• Aim of the exercise:
Return the complete listing that follows, with each line reproduced exactly.

>>

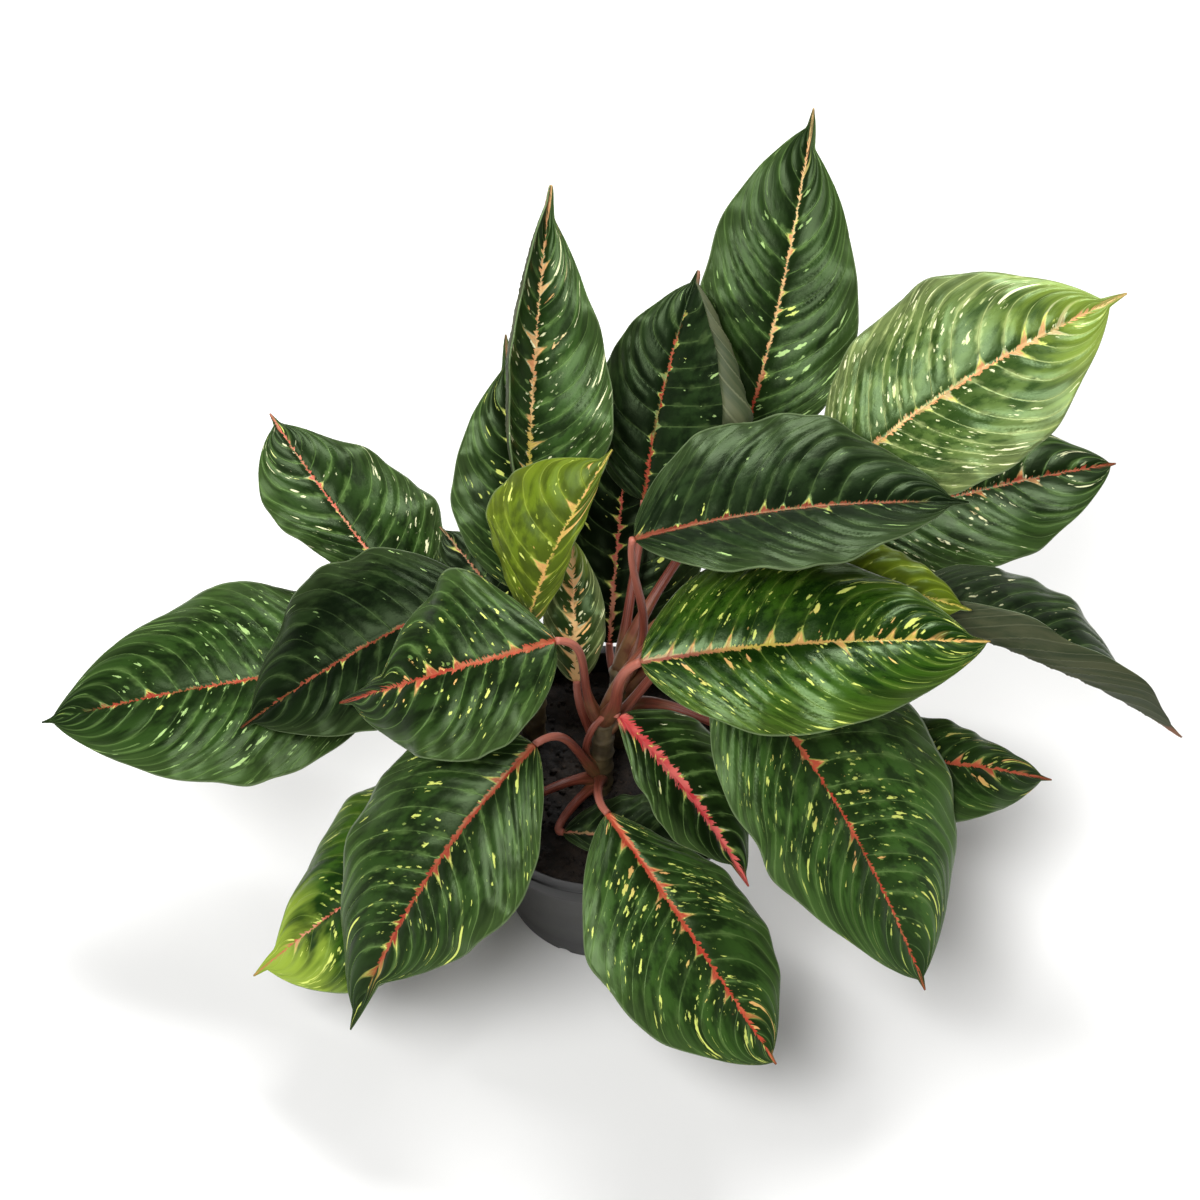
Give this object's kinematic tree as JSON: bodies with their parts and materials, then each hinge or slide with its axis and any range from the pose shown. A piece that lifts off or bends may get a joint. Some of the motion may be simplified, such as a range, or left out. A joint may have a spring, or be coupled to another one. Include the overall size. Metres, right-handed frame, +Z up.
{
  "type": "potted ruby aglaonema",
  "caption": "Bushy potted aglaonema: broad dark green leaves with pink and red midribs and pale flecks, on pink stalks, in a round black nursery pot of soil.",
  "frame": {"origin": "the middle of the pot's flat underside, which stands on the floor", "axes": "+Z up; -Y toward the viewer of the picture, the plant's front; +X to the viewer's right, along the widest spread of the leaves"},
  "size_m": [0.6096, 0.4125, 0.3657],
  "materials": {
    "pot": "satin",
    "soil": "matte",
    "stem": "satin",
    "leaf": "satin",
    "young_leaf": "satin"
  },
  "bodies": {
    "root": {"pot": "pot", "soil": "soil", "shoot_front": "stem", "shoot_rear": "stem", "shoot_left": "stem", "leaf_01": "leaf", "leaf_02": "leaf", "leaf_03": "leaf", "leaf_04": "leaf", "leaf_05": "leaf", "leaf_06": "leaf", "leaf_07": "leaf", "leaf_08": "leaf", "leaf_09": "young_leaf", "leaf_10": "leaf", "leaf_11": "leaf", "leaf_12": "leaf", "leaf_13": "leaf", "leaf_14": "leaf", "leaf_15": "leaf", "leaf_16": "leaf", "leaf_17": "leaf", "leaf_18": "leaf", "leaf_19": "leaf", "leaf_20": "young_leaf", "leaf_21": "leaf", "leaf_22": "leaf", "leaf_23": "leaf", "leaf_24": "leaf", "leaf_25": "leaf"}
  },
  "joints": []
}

<<

• Solution:
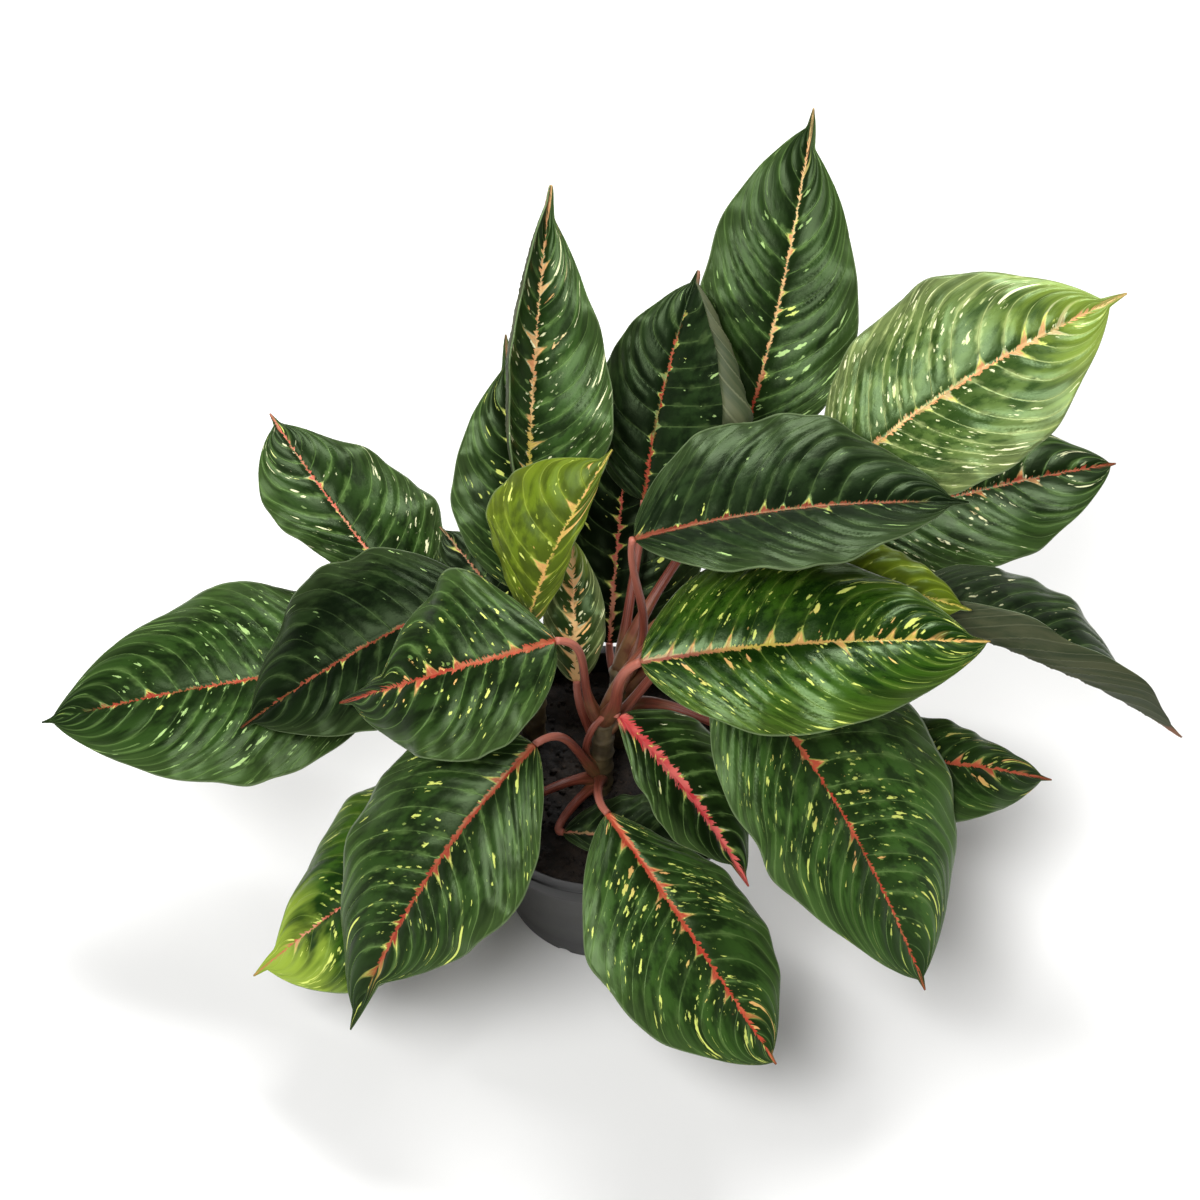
Give this object's kinematic tree as JSON: bodies with their parts and materials, then each hinge or slide with its axis and any range from the pose shown. A piece that lifts off or bends may get a joint. Some of the motion may be simplified, such as a range, or left out. A joint may have a spring, or be coupled to another one. Include the overall size. Metres, right-handed frame, +Z up.
{
  "type": "potted ruby aglaonema",
  "caption": "Bushy potted aglaonema: broad dark green leaves with pink and red midribs and pale flecks, on pink stalks, in a round black nursery pot of soil.",
  "frame": {"origin": "the middle of the pot's flat underside, which stands on the floor", "axes": "+Z up; -Y toward the viewer of the picture, the plant's front; +X to the viewer's right, along the widest spread of the leaves"},
  "size_m": [0.6096, 0.4125, 0.3657],
  "materials": {
    "pot": "satin",
    "soil": "matte",
    "stem": "satin",
    "leaf": "satin",
    "young_leaf": "satin"
  },
  "bodies": {
    "root": {"pot": "pot", "soil": "soil", "shoot_front": "stem", "shoot_rear": "stem", "shoot_left": "stem", "leaf_01": "leaf", "leaf_02": "leaf", "leaf_03": "leaf", "leaf_04": "leaf", "leaf_05": "leaf", "leaf_06": "leaf", "leaf_07": "leaf", "leaf_08": "leaf", "leaf_09": "young_leaf", "leaf_10": "leaf", "leaf_11": "leaf", "leaf_12": "leaf", "leaf_13": "leaf", "leaf_14": "leaf", "leaf_15": "leaf", "leaf_16": "leaf", "leaf_17": "leaf", "leaf_18": "leaf", "leaf_19": "leaf", "leaf_20": "young_leaf", "leaf_21": "leaf", "leaf_22": "leaf", "leaf_23": "leaf", "leaf_24": "leaf", "leaf_25": "leaf"}
  },
  "joints": []
}